For the Thermaleo Group investment is still not paying back, while the expectations are only growing. Everyone wants to see the city fully restored to its former glory and beyond, without realising the amount of work and resources need for it. While the Mankowskis don’t lack ideas, they already have their own boutique beer and wine, every initiative requires their time and attention. Thankfully for Szczawnica, they’re here for the long haul.
To Helena and Nicolas, Szczawnica is now their home, in which they are familiar with every corner and they can enjoy the fruits of their work (when they have the time). “In Szczawnica everything is very close. And every building has a different atmosphere, different people, different purpose. I love to have tea here [in Modrzewie Park Hotel], I love to go for a concert in Dworek Gościnny, I love to have a homemade meal in Villa Marta and to have some dessert in café Helenka with some music on Dietla square,” Helena describes.

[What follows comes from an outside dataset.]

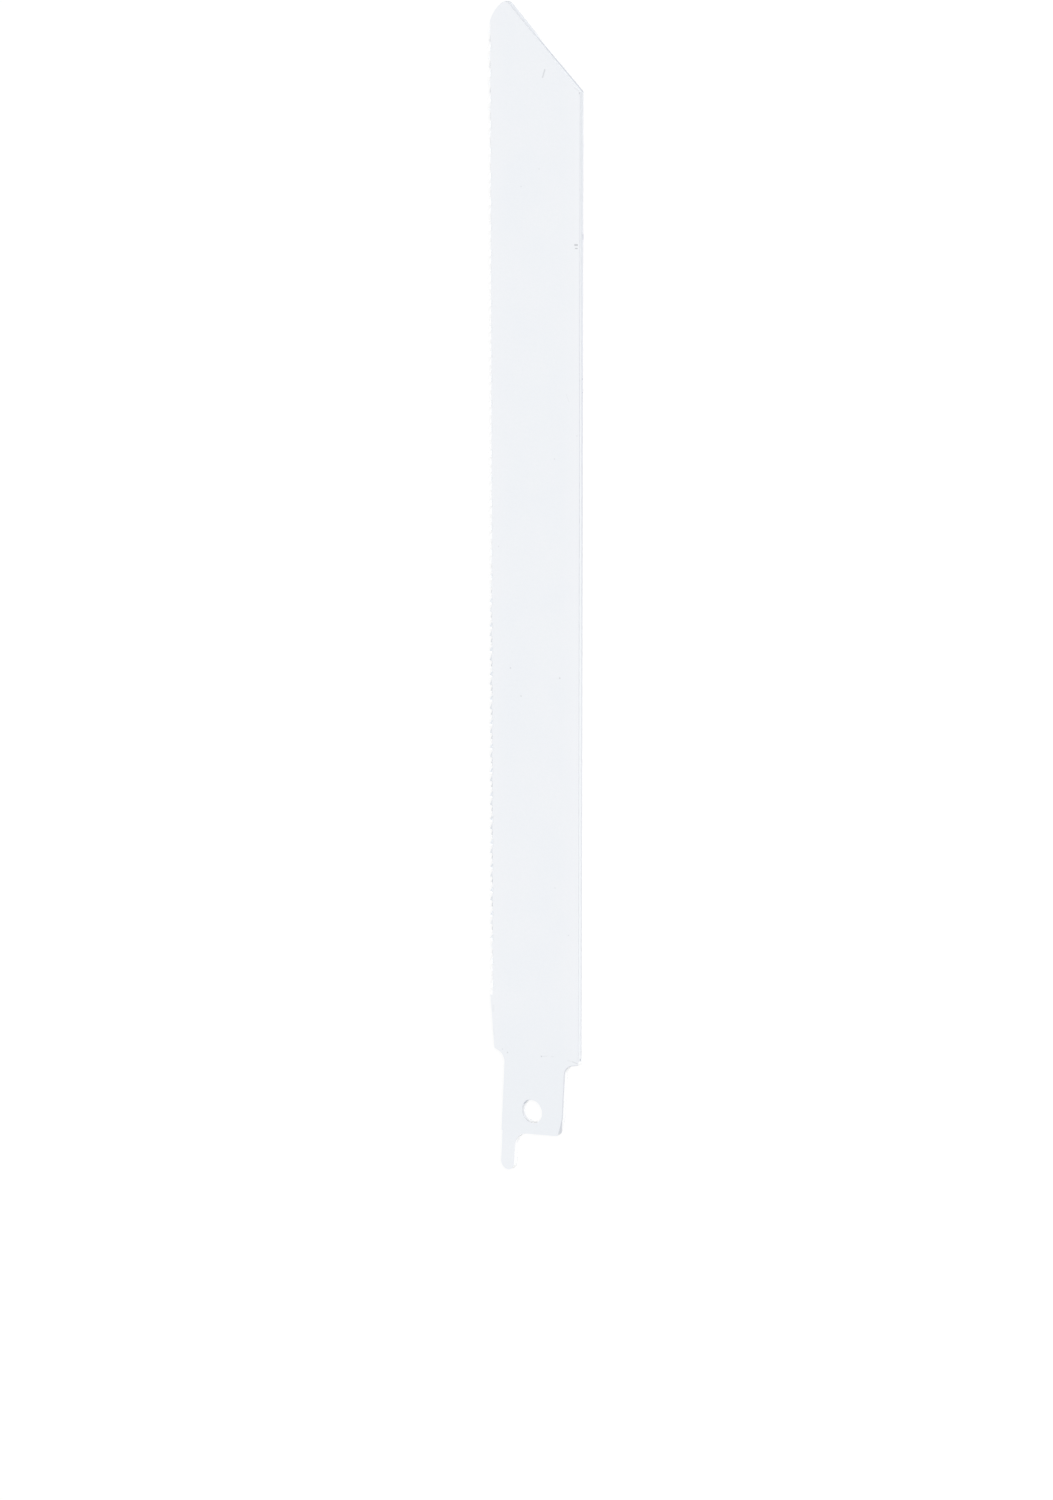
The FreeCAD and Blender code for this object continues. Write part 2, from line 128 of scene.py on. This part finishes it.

Their dedication and passion for this little place on Earth they can call theirs is palpable. Both light up when they talk about what comes next, the opening of hotel Pieniny Grand, the renovated Hutnik, which hides its size with reflective surfaces, but from the inside will be a mix of grandiose and welcoming, with an enormous fire place, cathedra-like swimming pool and a sky bar. The four star hotel may be closest to completion, but it’s hardly the last on the long list of projects waiting for the Mankowskis.
Nicolas explains: “We want to bring a democratic luxury of service. It means that staff in two-star hotels are trained with the same standards as in the five-stars. The prices are different because it’s not the same quality of materials used in the decor, but the service is almost the same. What we want to bring our little utopia, that no matter how much money you bring, what standard of living you are expecting, we are going to give you more than that.”
“Private investors are thinking differently, this means we are here for the next 100 years and we are hoping that our children will follow,” Helena concludes.